Had enough? (Me, too.) 10,000 B.C. isn’t the worst movie in show business history, but it’s easily one of the silliest motion pictures ever inflicted on viewers expecting something much better—something as thoroughly researched, well scripted, and skillfully acted as Quest for Fire. It’s easy to be too tough on producers, scriptwriters, and directors, especially if their movies include history-based material—creators of feature films are, after all, storytellers. And it’s easy to forget that moviemaking is a business. From this perspective, 10,000 B.C has been a spot on bull’s eye, running the tables in movie houses worldwide: a couple of days after it premièred, the film had earned more than $35 million in U.S. and Canadian markets, alone. Small wonder that studios crank out a number of marginal clunkers, every year—and that filmmakers don’t always produce topnotch movies.
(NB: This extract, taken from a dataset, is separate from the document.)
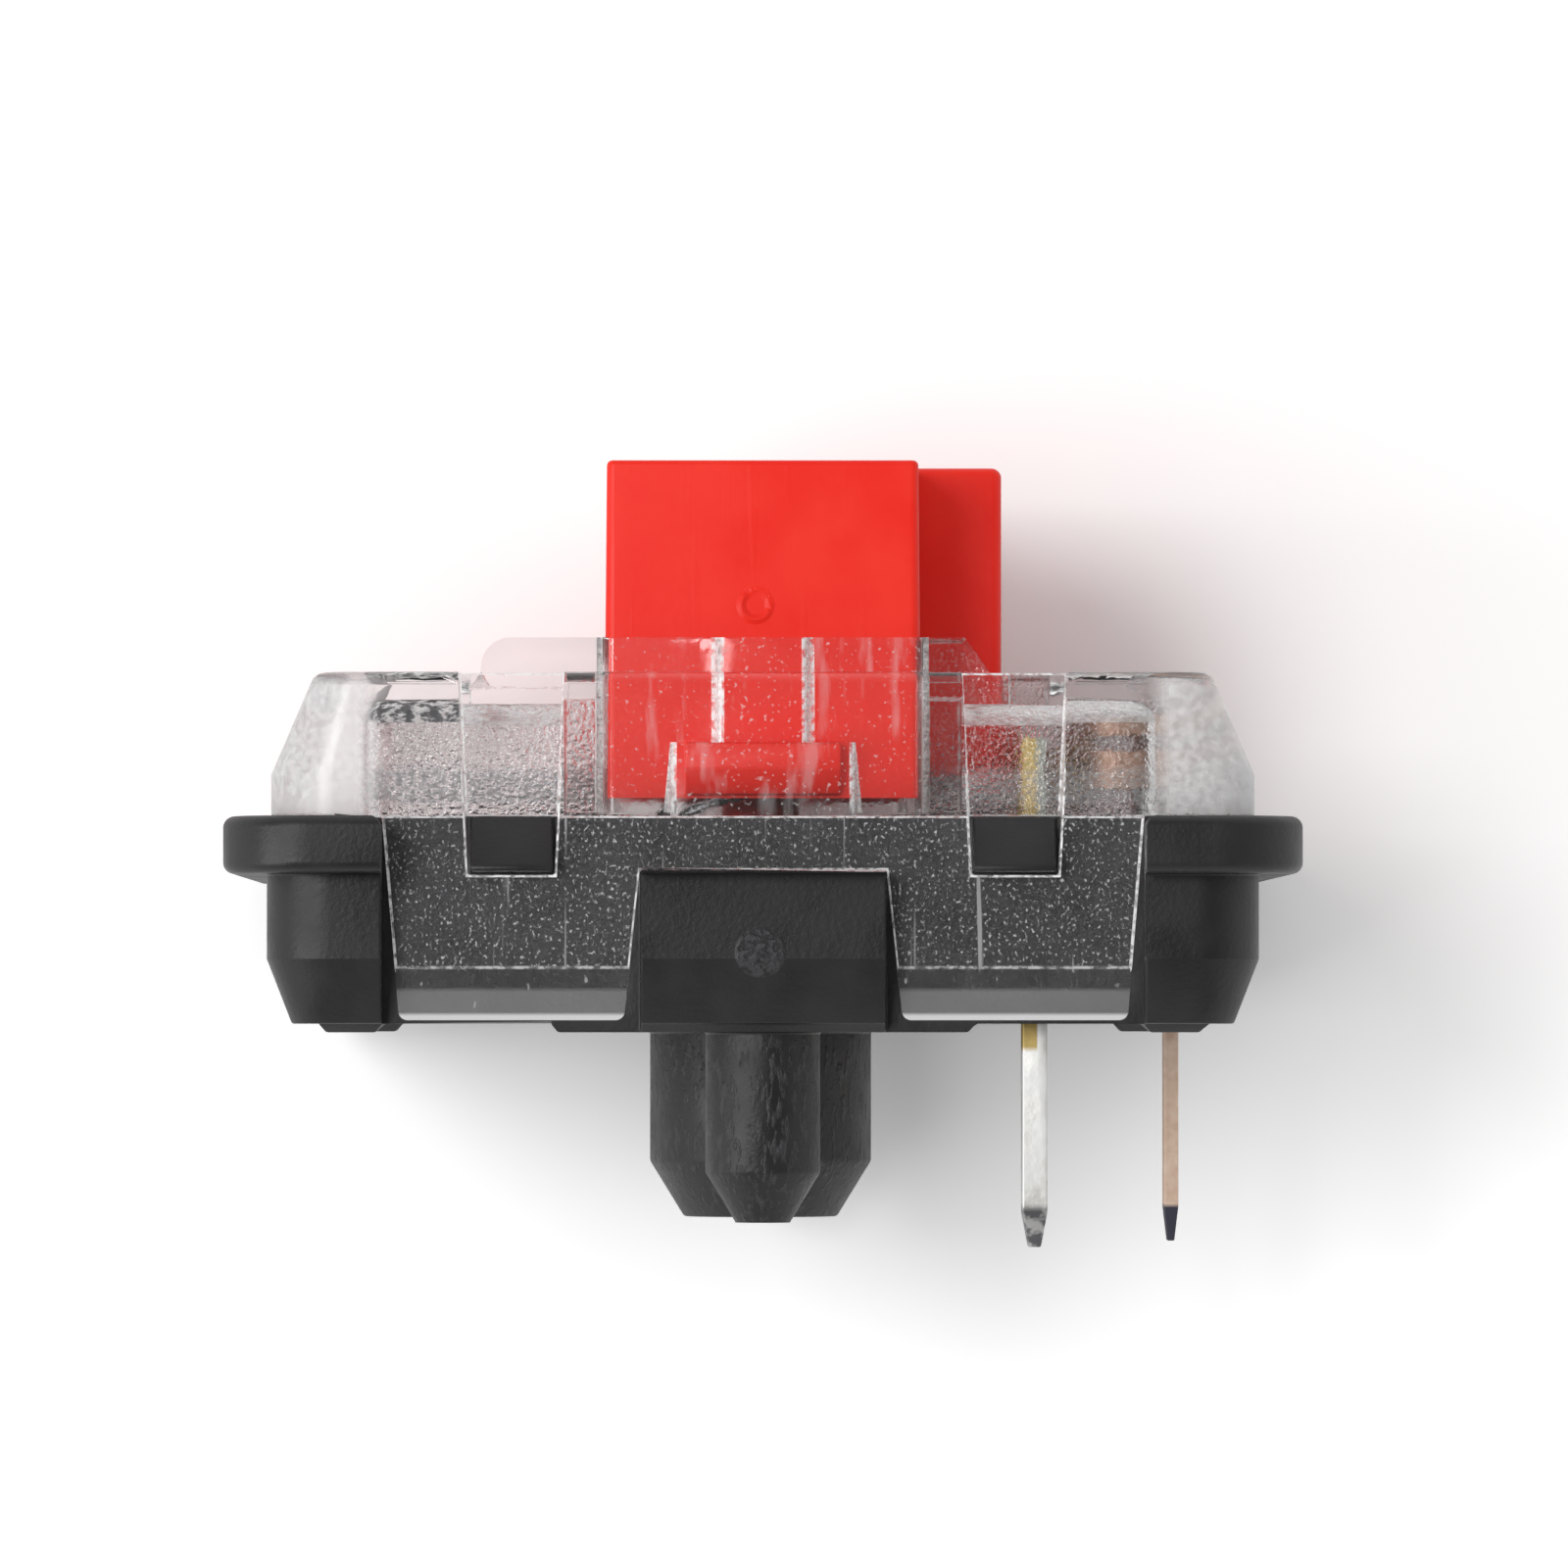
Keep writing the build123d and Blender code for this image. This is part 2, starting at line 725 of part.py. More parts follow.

In March, Los Angeles Times critic Kenneth Turan reported a stunningly forthright remark from Harald Kloser (author of Emmerich’s script and yes that’s how he spells his first name): “Roland and I never intended for 10,000 B.C. to be a documentary.” No kidding.


Joe Roquemore, author of “History Goes to the Movies,” is

the film critic for The Chicago Daily Observer.


  • Elias Crim (author) said:

    Glad to see another review by a guy whose BS detector is top-notch! Get hold of his book if you want an excellent guide to the REAL history behind the Hollywood version.

  • Dan Kelley (author) said:

    It sounds as if “The Flintstones” had a more accurate plot than this film.

    For whatever reason, stone age flicks with cavemen have always been popular for movie makers dating back to the silent era. It seems as if every two decades, the prehistoric film franchise is revived. Early examples include, two versions of “One Million Years, B.C.” with Victor Mature and Carole Landis or the Hammer Film update with Racquel Welch and Martine Beswick. “Jurassic Park” is only an updated variation on the same story outline.

  • Mike Buck (author) said:

    Yes, the “Racquel Welch version” of “One Million Years B.C.” was a better movie…much better….much, much, much better!!!